In the course of taking revenge on those who tried to murder him, Raghu encounters his greatest obstacle: Siya, who is all impulse, no introspection. She never questions why a good cop like Raghu killed the Chief Minister, deciding that their love must have been a lie and professing to hate him. When he finally tells her what really happened, she loves him again.

The reunion is short-lived, because she pulls a gun on him when he rejects her plan to arrest the culprits in favor of just killing them. Her feelings are absolute, until they change completely.

What’s funny is that Siya’s law-and-order approach actually works until Raghu shows up with a gun and sparks a hostage situation. He claims to be a “protector of justice” while actively working against a system that seems functional.

All this is to set up Raghu/Mr. X as a kind of folk hero, and Bhatt uses my least favorite Bollywood trope to do so: the man-on-the-street interview. A news report is interspersed with shots of everyday dopes praising Mr. X with stupid crap like, “I’ve heard Mr. X is totally cute.”

The problem — besides the sheer laziness behind this trope — is that the public doesn’t know the motive for Mr. X’s murders. They don’t know that he was set up. As far as anyone knows, the people Mr. X kills are upstanding public servants, yet the moronic interviewees hail Mr. X as a superhero.

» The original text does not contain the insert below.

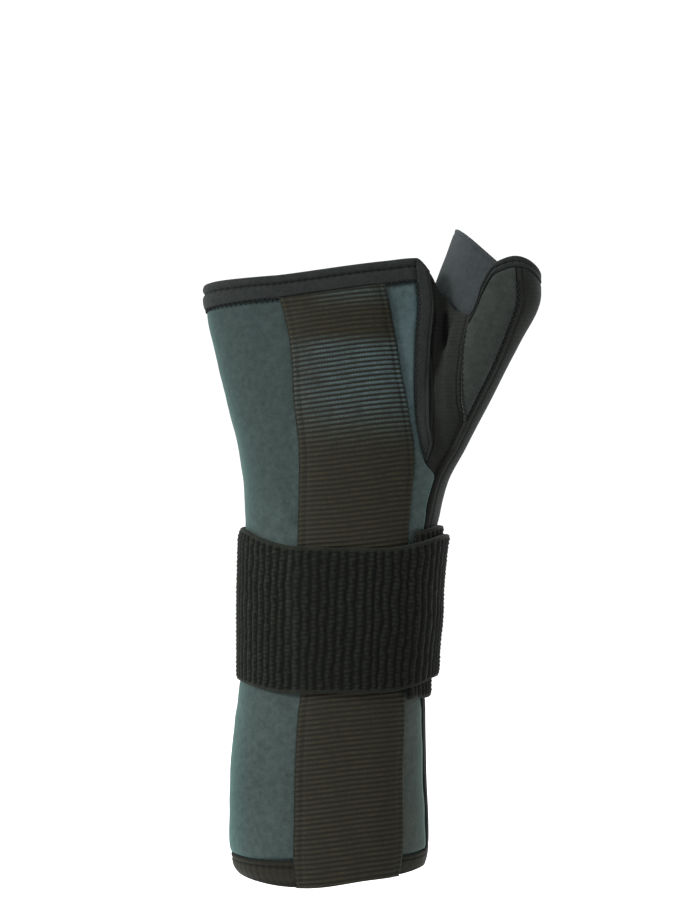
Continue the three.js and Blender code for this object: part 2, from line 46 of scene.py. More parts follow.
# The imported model's sizes, in millimetres. The origin is on the wrist's axis. +Z points to the fingers,
# -Y is the palm side and +X is the thumb side.
HAND_LENGTH = 131.6
FOREARM_LENGTH = 102.4
PALM_ULNAR, WRIST_ULNAR, FOREARM_ULNAR = 52, 36.7, 42
PALM_RADIAL, WRIST_RADIAL, FOREARM_RADIAL = 40, 34, 31.3
PALM_DEPTH, WRIST_DEPTH, FOREARM_DEPTH = 41, 50, 57
PALM_LEAN = 8
THUMB_REACH, THUMB_WIDTH, THUMB_DEPTH, THUMB_FORWARD = 76.4, 32, 35, 5
WEB_DEPTH = 17
WALL, GUSSET_WALL = 3, 1.6
BINDING_PROUD, TAPE_PROUD = 0.9, 0.5
PALM_BINDING, THUMB_BINDING = 8.4, 4
POCKET_THICK, POCKET_EDGE, POCKET_SIDE, POCKET_CROWN = 2.8, 1.3, 0.06, 3
STRAP_THICK, STRAP_WIDTH, STRAP_RISE = 1.9, 57.5, 31
TAB_WIDTH, TAB_START = 40, 1.64
THUMB_STRAP_WIDTH, THUMB_STRAP_THICK, THUMB_STRAP_LONG, THUMB_STRAP_TAPER = 25, 1.5, 30.5, 10.4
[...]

As mentioned above, the 3D adds nothing to the film. However, the CGI invisibility effects are pretty good. Raghu appears and disappears smoothly as he moves from light to shadow, with sometimes only parts of his body disappearing. Bhatt uses the lighting to direct the audience to areas in each shot where Raghu is likely to turn invisible.

However, the practical effects leave a lot to be desired. A chase scene in which Raghu disappears leaves us with a visual of a wobbly, riderless motorbike being pulled along by an offscreen mechanism. It looks equally dumb when Raghu vanishes while holding Siya in his arms, making her appear to float in mid-air. The film’s fight choreography is awful.

Raghu is a hard guy to like because he doesn’t show much personality, except for when Siya makes him mad and his eyes get all buggy. It’s not Hashmi’s most interesting role by a long shot. Dastur is at least committed to Siya’s absolute sense of morality, but she needs to train her voice not to sound so shrieky when she screams. Siya’s wardrobe is outstanding.

Mr. X rates high in terms of novelty, but its execution doesn’t justify an overpriced 3D ticket.